In fairness to Mayo, they could only play what was put in front of them which, sadly for the Connacht championship, was nowhere near the standard expected, certainly from Galway and Roscommon.

London emerged as the best from the other side but were then left with the near-impossible task of beating a Division 1 side that many believe will end the season as All-Ireland winners.

Still, it was a special occasion for London and the sizeable number of supporters that made the journey. It helped swell the crowd to 21,274, a fine turn-out for a game where the outcome was never going to be in doubt.

Taoiseach Enda Kenny and GAA president Liam O'Neill were among the attendance for London's historic bid to take the title for the first time. It wasn't to be and now their attentions will turn to next weekend's Round 4 qualifier with rejuvenated Cavan.

Beaten provincial finalists playing a Round 4 qualifier on a six-day turnaround have a dismal record over the years so it's highly likely that London's great adventure will end against Cavan. Still, it has been a memorable season for Paul Coggins and his feisty battlers.

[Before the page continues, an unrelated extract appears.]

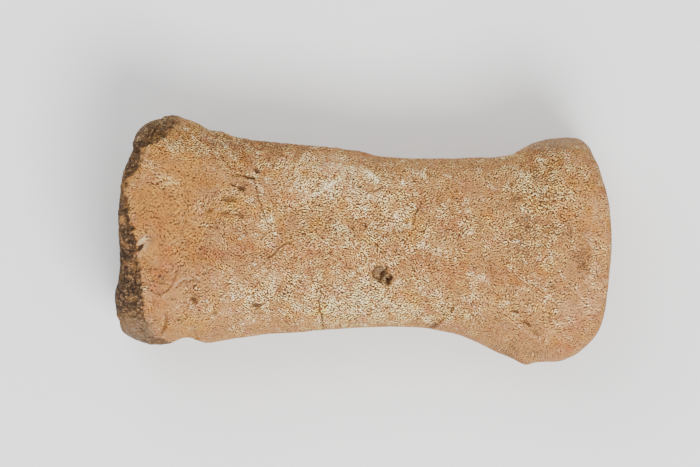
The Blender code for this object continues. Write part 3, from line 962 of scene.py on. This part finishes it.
CRUST_COLOURS = (
    (0.42, (0.006, 0.003, 0.002)),
    (0.50, (0.028, 0.015, 0.008)),
    (0.57, (0.098, 0.055, 0.028)),
    (0.66, (0.340, 0.198, 0.090)),
)


def bone_material():
    material = bpy.data.materials.new("fossil_bone")
    material.use_nodes = True
    n = Nodes(material.node_tree)
    place = n.add("ShaderNodeTexCoord", {}).outputs["Object"]
    fibres, coarse = n.mask("fibres"), n.mask("coarse")
    crust, rock, dark = n.mask("crust"), n.mask("rock"), n.mask("dark")

    # Fibres: a fine directional grain, about 1 either side of 0.
    laid_flat = n.add("ShaderNodeAttribute", {}, attribute_name="bone_laid_flat").outputs["Vector"]
    drift = n.noise(place, 1.2, 1.0, output="Color")
    inputs = {0: drift, 1: (0.75, 0.75, 0.0), 2: laid_flat}
    crooked = n.add("ShaderNodeVectorMath", inputs, operation="MULTIPLY_ADD").outputs[0]
    grain = n.add(
        "ShaderNodeTexGabor",
        {
            "Vector": crooked,
            "Scale": 1.0,
            "Frequency": n.span(coarse, 0.0, 1.0, 1.75, 1.05),
            "Anisotropy": 0.45,
            "Orientation 2D": n.mask("across"),
        },
        gabor_type="2D",
    ).outputs["Value"]
    fine = n.math("MULTIPLY_ADD", grain, 12.0, -6.0)
    speck = n.math("MULTIPLY_ADD", n.noise(place, 0.34, 1.0, 0.5), 7.0, -3.5)
    mottle = n.noise(place, 2.2, 4.0, 0.65)
    blotch = n.math("MULTIPLY_ADD", mottle, 7.0, -3.5)
    cloud = n.noise(place, 8.0, 3.0, 0.5)

    dashes = n.math("MULTIPLY", fine, n.span(n.noise(place, 0.95, 1.0), 0.3, 0.7, 0.10, 1.05))
    grain = n.math("MULTIPLY_ADD", speck, 1.18, dashes)
    grain = n.math("MULTIPLY", grain, n.math("MULTIPLY_ADD", grain, -0.14, 1.0))
    grain = n.math("MULTIPLY", grain, n.span(n.noise(place, 3.1, 2.0), 0.34, 0.66, 0.60, 1.40))
    ochre = n.patchy(n.mask("ochre"), place, 4.6)
    pink = n.patchy(n.mask("pink"), place, 3.7)
    # Cream patches, and on the rear rim painted light.
    cream_and_rim_light = n.patchy(n.mask("cream_and_rim_light"), place, 2.6, 4.2)
    cream_and_rim_light = n.math("MULTIPLY", cream_and_rim_light, n.math("MULTIPLY_ADD", ochre, -0.85, 1.0))
    rust = n.patchy(n.mask("rust"), place, 2.4, 3.0)
    strength = n.math("MULTIPLY", fibres, n.span(cloud, 0.35, 0.65, 0.42, 0.51))
    strength = n.math("MULTIPLY_ADD", n.mask("stain_and_edge_shade"), 0.13, strength)
    # The palest threads show only where the bone is cream.
    threads = n.math("MULTIPLY", n.math("MAXIMUM", grain, 0.0), n.math("MULTIPLY_ADD", cream_and_rim_light, 0.40, -0.40))
    grain = n.math("ADD", grain, threads)
    level = n.math("MULTIPLY_ADD", grain, strength, 0.585)
    level = n.math("MULTIPLY_ADD", blotch, 0.035, level)
    level = n.math("MULTIPLY_ADD", n.math("SUBTRACT", cloud, 0.5), 0.24, level)
    level = n.math("MULTIPLY_ADD", cream_and_rim_light, 0.060, level)
    level = n.math("MULTIPLY_ADD", rust, -0.060, level)
    level = n.math("MULTIPLY_ADD", ochre, 0.02, level)
    level = n.math("MULTIPLY_ADD", n.mask("stain_and_edge_shade"), -0.16, level)
    level = n.math("MULTIPLY_ADD", n.mask("pale"), 0.25, level)
    # Fine wriggling furrows all over, and hairline cracks where there are any.
    wriggle = n.math("ABSOLUTE", n.math("SUBTRACT", n.noise(place, 1.0, 1.0), 0.5))
    furrows = n.span(wriggle, 0.0, 0.045, 1.0, 0.0)
    furrows = n.math("MULTIPLY", furrows, n.span(n.noise(place, 1.9, 1.0), 0.42, 0.62))
    level = n.math("MULTIPLY_ADD", furrows, -0.13, level)
    bend = n.math("ABSOLUTE", n.math("SUBTRACT", n.noise(place, 2.4, 2.0), 0.5))
    hairlines = n.span(bend, 0.0, 0.016, 1.0, 0.0)
    hairlines = n.math("MULTIPLY", hairlines, n.span(n.noise(place, 3.3, 2.0), 0.50, 0.60))
    level = n.math("MULTIPLY_ADD", hairlines, n.math("MULTIPLY", fibres, -0.35), level)
    colour = n.ramp(level, BONE_COLOURS)
    colour = n.mix(ochre, colour, OCHRE_TINT, "MULTIPLY")
    colour = n.mix(pink, colour, PINK_TINT, "MULTIPLY")
    colour = n.mix(cream_and_rim_light, colour, CREAM_AND_RIM_LIGHT_TINT, "MULTIPLY")
    colour = n.mix(rust, colour, RUST_TINT, "MULTIPLY")
    # Stains, and along the top edge painted shade.
    stain_and_edge_shade = n.patchy(n.mask("stain_and_edge_shade"), place, 1.6, 3.0)
    stain_and_edge_shade = n.math("MULTIPLY", stain_and_edge_shade, n.span(grain, -1.3, 0.8, 0.95, 0.10))
    colour = n.mix(stain_and_edge_shade, colour, STAIN_AND_EDGE_SHADE_COLOUR)
    pale = n.math("MULTIPLY", n.mask("pale"), n.span(grain, -0.9, 0.9, 0.05, 0.90))
    colour = n.mix(pale, colour, PALE_COLOUR)
    chosen = n.math("MULTIPLY", n.span(fibres, 0.3, 0.7), n.math("MULTIPLY_ADD", cream_and_rim_light, 0.85, 0.15))
    flecks = n.math("MULTIPLY", n.span(n.noise(place, 1.05, 2.0), 0.66, 0.72), chosen)
    colour = n.mix(flecks, colour, FLECK_COLOUR)

    coarse_grain = n.noise(place, 0.85, 4.0, 0.75, 0.3)
    crust_colour = n.ramp(coarse_grain, CRUST_COLOURS)
    colour = n.mix(n.math("MULTIPLY", crust, 0.94), colour, crust_colour)
    rock_colour = n.ramp(n.math("MULTIPLY_ADD", coarse_grain, 0.8, 0.05), CRUST_COLOURS)
    colour = n.mix(n.math("MULTIPLY", rock, 0.8), colour, rock_colour)
    grey = n.math("MULTIPLY", n.mask("grey"), n.span(coarse_grain, 0.44, 0.56, 0.10, 0.95))
    colour = n.mix(grey, colour, GREY_COLOUR)
    # The dark mask: pores, cracks and dark mineral, and painted shade in the vessel holes and along the scars.
    # Past 0.9 it goes towards black.
    colour = n.mix(n.math("MULTIPLY", dark, 0.92, clamp=True), colour, DARK_COLOUR)
    colour = n.mix(n.span(dark, 0.9, 1.9, 0.0, 0.9), colour, BLACK_COLOUR)

    height = n.math("MULTIPLY", coarse_grain, n.math("MULTIPLY_ADD", crust, 0.45, 0.12))
    height = n.math("MULTIPLY_ADD", speck, 0.010, height)
    bump = n.add("ShaderNodeBump", {"Height": height, "Distance": MM, "Strength": 1.0}).outputs[0]
    roughness = n.span(mottle, 0.3, 0.7, 0.72, 0.92)

    shader = n.add(
        "ShaderNodeBsdfPrincipled",
        {"Base Color": colour, "Roughness": roughness, "Normal": bump, "Specular IOR Level": 0.25},
    )
    n.add("ShaderNodeOutputMaterial", {"Surface": shader.outputs[0]})
    return material


def make_bone():
    grid, kinds = rings()
    outward = outward_from(grid)
    grid, rock = solid_lumps(grid, outward)
    low, high = grid.min((0, 1)), grid.max((0, 1))
    shift = np.array([-(low[0] + high[0]) / 2, -(low[1] + high[1]) / 2, -REST_LEVEL])
    outward = outward_from(grid)
    flat = unrolled(grid, kinds)
    relief, masks = wear(grid, outward, kinds, rock)
    grid = grid + outward * relief[..., None]
    grid[..., 2] = np.maximum(grid[..., 2], REST_LEVEL)
    mesh = fine_mesh(grid, kinds, shift, masks, flat)
    mesh.materials.append(bone_material())
    bone = bpy.data.objects.new("fossil_bone", mesh)
    bpy.context.scene.collection.objects.link(bone)
    return bone, shift


# The picture: its width and its centre at the height of the bone's axis, and how much that axis slopes in it.
PICTURE_WIDTH = 171.8
PICTURE_CENTRE = (-3.13, 1.62)
AXIS_SLOPE = 2.75
CAMERA_HEIGHT = 2200.0
SENSOR_WIDTH = 36.0


def make_camera(shift):
    data = bpy.data.cameras.new("camera")
    data.sensor_width = SENSOR_WIDTH
    data.lens = SENSOR_WIDTH * CAMERA_HEIGHT / PICTURE_WIDTH
    data.clip_start = 0.01
    camera = bpy.data.objects.new("camera", data)
    bpy.context.scene.collection.objects.link(camera)
    place = (PICTURE_CENTRE[0] + shift[0], PICTURE_CENTRE[1] + shift[1], CAMERA_HEIGHT + shift[2])
    camera.location = Vector(place) * MM
    camera.rotation_euler = (0, 0, math.radians(AXIS_SLOPE))
    bpy.context.scene.camera = camera


# Each light's place and width in metres, and its power in watts.
KEY = ((0.22, -0.42, 0.75), 0.5, 11.1)
FILL = ((-0.30, 0.38, 0.8), 0.7, 4.9)
FLOOR_SIZE = 6


def area_light(name, place, size, power):
    data = bpy.data.lights.new(name, "AREA")
    data.shape = "DISK"
    data.size = size
    data.energy = power
    light = bpy.data.objects.new(name, data)
    light.location = place
    light.rotation_euler = (-Vector(place)).to_track_quat("-Z", "Y").to_euler()
    bpy.context.scene.collection.objects.link(light)


def make_studio():
    bpy.ops.mesh.primitive_plane_add(size=FLOOR_SIZE)
    floor = bpy.context.object
    floor.name = "floor"
    material = bpy.data.materials.new("pale_floor")
    material.use_nodes = True
    shader = material.node_tree.nodes["Principled BSDF"]
    shader.inputs["Base Color"].default_value = (0.9, 0.9, 0.9, 1)
    shader.inputs["Roughness"].default_value = 0.9
    shader.inputs["Specular IOR Level"].default_value = 0.1
    floor.data.materials.append(material)

    world = bpy.data.worlds.new("studio")
    world.use_nodes = True
    world.node_tree.nodes["Background"].inputs["Color"].default_value = (1, 1, 1, 1)
    world.node_tree.nodes["Background"].inputs["Strength"].default_value = 0.79
    bpy.context.scene.world = world
    area_light("key", *KEY)
    area_light("fill", *FILL)


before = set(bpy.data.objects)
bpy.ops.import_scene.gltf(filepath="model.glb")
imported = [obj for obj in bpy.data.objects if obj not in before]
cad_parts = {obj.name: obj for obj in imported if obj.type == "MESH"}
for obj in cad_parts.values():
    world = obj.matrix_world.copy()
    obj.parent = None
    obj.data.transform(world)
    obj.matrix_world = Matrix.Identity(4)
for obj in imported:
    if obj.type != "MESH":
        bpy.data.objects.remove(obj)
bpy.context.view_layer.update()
bone, shift = make_bone()
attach(bone, "root")
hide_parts("tail_vertebra")
make_camera(shift)
make_studio()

As for Mayo, it's back to training this week, when the focus will switch to the much more demanding tests ahead. On the evidence of their championship performances last year, they will be ready for them, but there must be a sense of unease that they haven't had a genuinely competitive workout since losing the league semi-final to Dublin in April.

O'Connor's return after injury is a boost, while captain Andy Moran got in 54 minutes before being replaced. Mayo finished with 14 men after sub Michael Conroy was forced off late on, when they had used all five replacements.

Scorers – Mayo: C O'Connor 3-3 (1-0 pen, 0-3fs), A Freeman 1-2, D Coen 1-0, K McLoughlin, L Keegan 0-2 each, R Feeney, A Moran 0-1 each. London: L Mulvey 0-7 (6fs), D Dunleavy, S Kelly (f), P McGoldrick 0-1 each.

Mayo – R Hennelly 7; T Cunniffe 7, G Cafferkey 8, C Barrett 7; L Keegan 7, K Higgins 6, C Boyle 7; A O'Shea 8, S O'Shea 7; K McLoughlin 7, A Dillon 6, R Feeney 7; D Coen 6, A Freeman 7, A Moran 7. Subs: C O'Connor 8 for Coen (h-t), M Conroy 5 for Freeman (44), D Vaughan 6 for Feeney (48), E Varley 6 for Moran (54), S McHale 5 for Cafferkey (60).

London – D Traynor 6; P Butler 6, S Curran 6, D McGreevy 5; S Hannon 7, S Mulligan 5, A Gaughan 6; C Doyle 5, P Geraghty 6; G Crowley 5, D Dunleavy 7, C McCallion 5; E O'Neill 5, L Mulvey 7, C Magee 5. Subs: C Og Greene 6 for Gaughan (26), C Daly 6 for Doyle (31), S Kelly 6 for O'Neill (44), E McConville 5 for McCallion (55). P McGoldrick for Dunleavy (66).